A new Netflix movie “Worth” is airing ahead of the 20th anniversary of 9/11. I suspect that we will be inundated with many more reminders of that cursed day that changed the world forever for aviation, travel, security, and our daily life on this planet. The collective trauma that triggered other previous traumas brought out the best and the worst of human reactions. The people who rushed to the epicenter of the disaster to minister to the survivors were traumatized themselves from what they saw. Psychologists, art therapists, and trauma experts rushed in voluntarily to try and alleviate the latent effects of the disaster. And then came the lawyers with the offers of compensation. Monetary compensation by the government for loss of life and limb, as if a price could be placed on such things. And yet, this is exactly what happens every day when we take out life insurance, accident insurance, and yes, flight insurance – I could go on and on. There is indeed a formula. A gross and bitter formula that values the future earning power of the individual as a basis for compensation.
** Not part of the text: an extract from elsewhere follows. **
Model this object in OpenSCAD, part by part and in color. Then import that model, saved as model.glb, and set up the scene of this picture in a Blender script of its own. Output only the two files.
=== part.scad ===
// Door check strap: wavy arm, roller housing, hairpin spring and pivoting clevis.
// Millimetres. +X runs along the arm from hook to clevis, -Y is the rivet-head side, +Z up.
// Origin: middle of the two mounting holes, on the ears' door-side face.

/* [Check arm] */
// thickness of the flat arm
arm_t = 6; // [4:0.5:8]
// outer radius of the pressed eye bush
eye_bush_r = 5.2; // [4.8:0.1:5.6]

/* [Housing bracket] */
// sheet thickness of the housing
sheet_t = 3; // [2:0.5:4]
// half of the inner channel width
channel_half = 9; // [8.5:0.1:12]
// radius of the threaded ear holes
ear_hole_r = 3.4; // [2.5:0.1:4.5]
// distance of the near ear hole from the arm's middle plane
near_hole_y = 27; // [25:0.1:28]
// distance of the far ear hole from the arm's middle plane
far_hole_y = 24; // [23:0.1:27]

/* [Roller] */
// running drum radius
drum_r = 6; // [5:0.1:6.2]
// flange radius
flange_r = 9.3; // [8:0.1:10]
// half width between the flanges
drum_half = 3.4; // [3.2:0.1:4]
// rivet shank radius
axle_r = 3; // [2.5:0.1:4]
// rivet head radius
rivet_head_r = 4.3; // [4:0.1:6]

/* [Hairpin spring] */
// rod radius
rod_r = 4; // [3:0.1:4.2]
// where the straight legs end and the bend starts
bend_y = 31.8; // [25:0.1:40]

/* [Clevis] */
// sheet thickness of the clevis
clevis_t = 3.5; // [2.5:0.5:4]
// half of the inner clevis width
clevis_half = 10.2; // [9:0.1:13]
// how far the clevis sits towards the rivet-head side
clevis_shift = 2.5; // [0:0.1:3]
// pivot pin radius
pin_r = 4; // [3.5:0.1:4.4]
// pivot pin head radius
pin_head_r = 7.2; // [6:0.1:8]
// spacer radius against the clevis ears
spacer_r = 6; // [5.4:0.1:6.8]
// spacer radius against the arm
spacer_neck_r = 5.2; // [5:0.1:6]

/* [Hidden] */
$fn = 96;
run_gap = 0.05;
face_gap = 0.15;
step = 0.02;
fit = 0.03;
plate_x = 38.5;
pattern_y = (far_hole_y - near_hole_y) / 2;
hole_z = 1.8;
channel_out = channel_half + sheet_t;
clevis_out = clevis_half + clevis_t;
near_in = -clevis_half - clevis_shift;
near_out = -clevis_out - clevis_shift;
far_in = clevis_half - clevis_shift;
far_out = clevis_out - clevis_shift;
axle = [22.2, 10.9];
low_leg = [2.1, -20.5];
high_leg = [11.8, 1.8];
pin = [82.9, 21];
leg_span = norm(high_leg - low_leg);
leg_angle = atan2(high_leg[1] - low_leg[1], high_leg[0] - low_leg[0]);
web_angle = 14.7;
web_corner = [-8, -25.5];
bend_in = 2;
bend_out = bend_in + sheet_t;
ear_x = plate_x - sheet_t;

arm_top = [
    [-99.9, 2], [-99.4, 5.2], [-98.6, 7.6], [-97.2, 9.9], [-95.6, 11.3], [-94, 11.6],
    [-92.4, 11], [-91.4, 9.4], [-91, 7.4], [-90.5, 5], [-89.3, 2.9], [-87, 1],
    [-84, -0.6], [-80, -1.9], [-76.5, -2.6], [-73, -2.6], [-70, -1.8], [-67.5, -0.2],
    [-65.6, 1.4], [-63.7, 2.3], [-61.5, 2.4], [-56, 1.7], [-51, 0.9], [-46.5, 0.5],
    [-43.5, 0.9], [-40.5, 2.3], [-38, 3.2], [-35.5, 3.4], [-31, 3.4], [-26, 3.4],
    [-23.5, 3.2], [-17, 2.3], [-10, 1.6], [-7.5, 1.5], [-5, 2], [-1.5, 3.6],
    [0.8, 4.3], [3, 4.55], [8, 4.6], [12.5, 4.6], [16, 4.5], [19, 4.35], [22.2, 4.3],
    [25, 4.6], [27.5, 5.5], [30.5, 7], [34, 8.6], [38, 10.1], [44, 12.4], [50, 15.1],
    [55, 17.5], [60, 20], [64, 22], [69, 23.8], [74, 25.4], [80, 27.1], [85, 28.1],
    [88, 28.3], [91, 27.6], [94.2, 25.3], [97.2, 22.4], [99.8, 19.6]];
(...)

It all reminds me of the reparation payments by Germany to the survivors of the Holocaust. There was a formula. Papers to submit, affidavits to fill out and validate, medical committees to pass. There were those like my father who refused to apply, refused to take money from the perpetrators. But the Israeli government took money, the government held money in its treasury for survivors who refused to claim. I must admit that about 7 years ago I was given a survivor monthly allowance for life by the Israeli treasury, and I feel validated. The irony is that now the Romanian government is offering compensation to people who were there between 1940 and 1945.
I was born in Timisoara, a beautiful ancient city in Transylvania, which is now in Romania, on Dec. 7, 1941 – another pivotal day in world history. The attack on Pearl Harbor changed the Second World War and changed the world. This is a day of mourning for the world, and a day of celebrating life for me. A day in the world like many others, in which life is lost and life is born. But some days leave their mark on world events and on life beyond them. I always joke and say that I came into the world with a big bang, and perhaps that is why I constantly feel the need to help cure and change things in the world. Perhaps my work with trauma started when I was born into trauma. The current literature claims that we carry with us generational trauma that we need to heal together.
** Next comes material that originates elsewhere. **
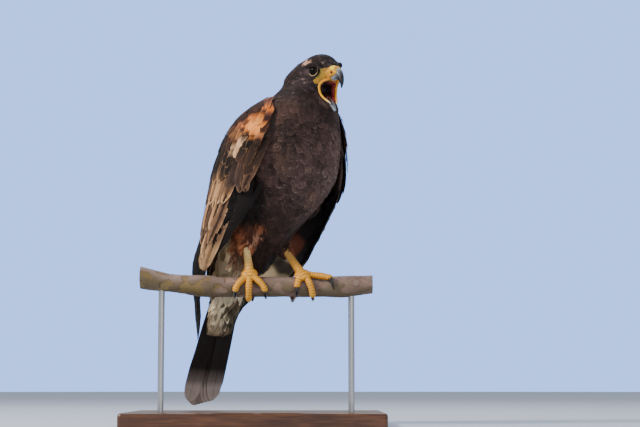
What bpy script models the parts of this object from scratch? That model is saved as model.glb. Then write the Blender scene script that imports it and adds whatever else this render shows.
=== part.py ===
"""Harris hawk calling from a cut length of branch, as a still life-size display model.

The bird is built in its own frame: +X forward, +Y to its left, +Z up, with the origin
on the branch axis midway between its feet. An empty turns that frame on the stand.
The stand stands on Z = 0 with the middle of its base at the origin.
"""
import math

import bmesh
import bpy
from mathutils import Matrix, Vector

MM = 0.001

# Stand and branch
BASE_SIZE = Vector((330.0, 230.0, 18.0)) * MM
BASE_BEVEL = 4.0 * MM
ROD_RADIUS = 4.0 * MM
ROD_SPACING = 245.0 * MM
ROD_SOCKET = 9.0 * MM
PERCH_HEIGHT = 178.0 * MM
PERCH_LENGTH = 300.0 * MM
PERCH_RADIUS = 13.5 * MM
PERCH_SET_BACK = -12.0 * MM
GAP = 0.3 * MM

# Pose on the stand
BIRD_SHIFT = 27.5 * MM
BODY_YAW = math.radians(-50.0)
HEAD_PLACE = Vector((75.0, 12.0, 267.0)) * MM
HEAD_YAW = math.radians(-5.0)
HEAD_PITCH = math.radians(-3.0)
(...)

When I was married in 1966 on 9/11, I had no idea that the day of celebration and joy, the beginning of a new family which has celebrated that event for the past 54 years, would become a day of mourning in the world 34 years later. We were invited by our close friends Bill and Anita Epstein to go to the movies in Haifa, Israel, and then to dinner to celebrate our 34th wedding anniversary. When we came out of the theater we heard some people talking about a disaster in New York, where one of the Epsteins’ daughters lives. So naturally they were worried and called her up, only to find out what happened. She was OK, but we did not have any stomach for celebrating in a restaurant any more. We came back home and spent the night stunned, looking at the reports on TV.
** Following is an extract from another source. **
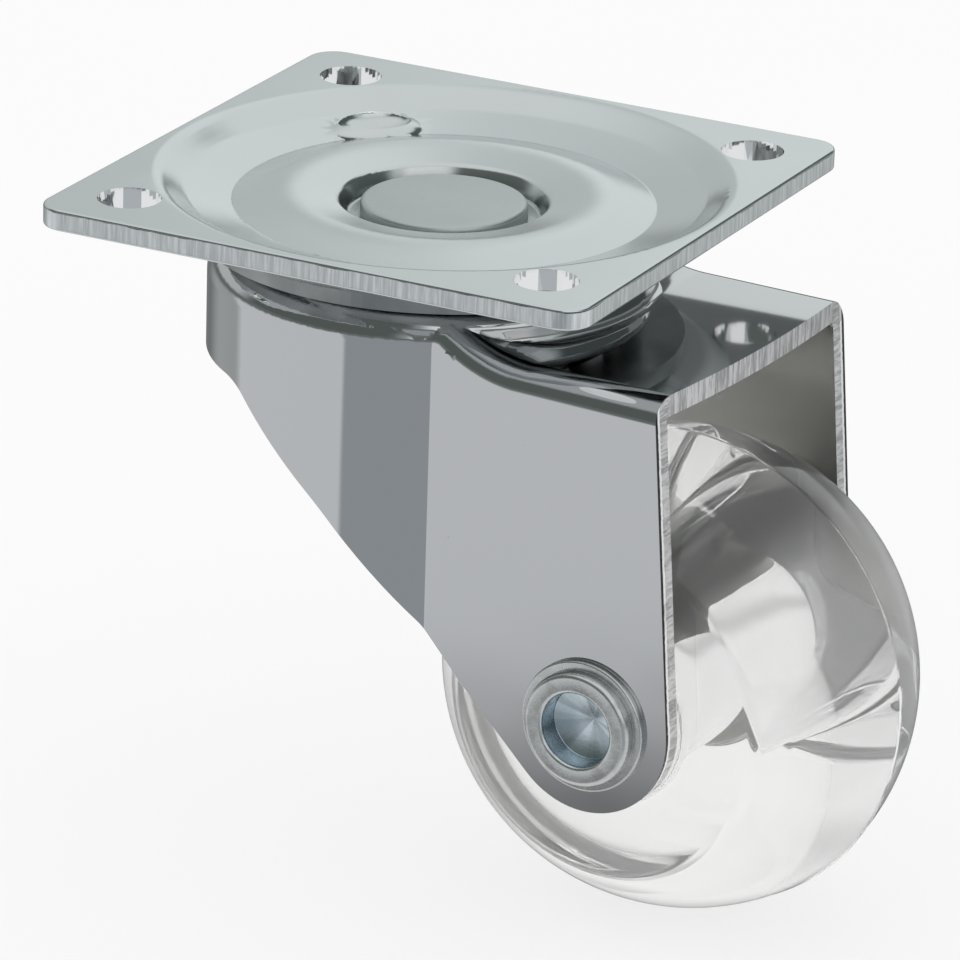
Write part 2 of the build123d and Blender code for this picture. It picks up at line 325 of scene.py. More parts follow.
def sheared_rim_colour(tree, place, streaks, finish):
    """Colour of the plate's sheared sides: light streaks under a ragged lip of painted shade."""
    light = smooth_step(tree, streaks, 0.38, 0.66)
    edge = mix_colour(tree, light, finish.zinc_shade, finish.sheared_light)
    height_up = add_node(tree, "ShaderNodeSeparateXYZ", {"Vector": place}).outputs["Z"]
    raggedness = noise(tree, place, RAGGED_LIP, 3.0, 0.6)
    ragged = math_node(tree, "MULTIPLY_ADD", raggedness, 0.0004, height_up)
    # A ragged band of painted shade along the top of the sheared sides
    return mix_colour(tree, smooth_step(tree, ragged, *LIP_BORDER), edge, LIP_PAINTED_SHADE)


def zinc_material(finish):
    """Bright zinc plating on pressed sheet: cloudy, softly shiny, streaked where it was sheared, with
    painted shade in its gaps and along the sheared lip.
    """
    made, tree, output, place = blank_material("zinc_pressed_plate")
    clouds = noise(tree, place, ZINC_CLOUDS)
    grain = noise(tree, place, ZINC_GRAIN, 3.0, 0.6)
    stretched = vector_node(tree, "MULTIPLY", place, (1.0, 1.0, 0.06))
    streaks = noise(tree, stretched, RIM_STREAKS, 3.0, 0.75)
    wall = smooth_step(tree, upright_wall_mask(tree), 0.75, 0.95)
    sheared = math_node(tree, "MULTIPLY", wall, plate_rim_mask(tree, place))
    punched = math_node(tree, "SUBTRACT", wall, sheared)
    face = mix_colour(tree, clouds, finish.zinc_shade, finish.zinc_light)
    colour = mix_colour(tree, sheared, face, sheared_rim_colour(tree, place, streaks, finish))
    colour = mix_colour(tree, punched, colour, grey(0.95))
    # Painted shade in gaps and recesses, from ambient occlusion
    gap_painted_shade = math_node(tree, "MULTIPLY", painted_crevice_shade(tree, 0.004), 0.85)
    colour = mix_colour(tree, gap_painted_shade, colour, PAINTED_CREVICE_SHADE)
    rough = math_node(tree, "MULTIPLY_ADD", grain, 0.05, finish.zinc_roughness - 0.02)
    rough = math_node(tree, "MULTIPLY_ADD", sheared, 0.12, rough)
    rough = math_node(tree, "MULTIPLY_ADD", punched, -0.1, rough)
    height = math_node(tree, "MULTIPLY", math_node(tree, "MULTIPLY", sheared, streaks), 0.7)
    height = math_node(tree, "ADD", height, clouds)
    metal_shader(tree, output, colour, rough, height, depth=0.00004)
    return made


def mesh_mark(tree, name):
    """Reads one of the marks that mark_sheet_faces leaves on the fork."""
    return add_node(tree, "ShaderNodeAttribute", attribute_name=name).outputs["Fac"]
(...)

The world is no longer the same. Guards and electronic detecting devices have become the standard everywhere. Violence is rampant and terrorist groups, wars, and refugee crises are the order of the day. If you ask me today what is a life worth, I can only hope that it is worth the legacy of deeds we leave behind. Monetary compensation may aid us to achieve some of our goals, but it should never be a goal on its own. Money cannot replace life, and neither can it bring back those we lost. We will celebrate again. This time our 55th wedding anniversary on 9/11, and my 80th birthday on 12/7. We are here and we will continue to celebrate and show the resilience we share with all others who are touched by adversity and are only becoming more compassionate and more willing to share and help others to heal and grow. Anniversaries and birthdays are among the milestones we erect in the road of life. It is up to us to make sure we reach every milestone with joy and pride, and work diligently towards the next one.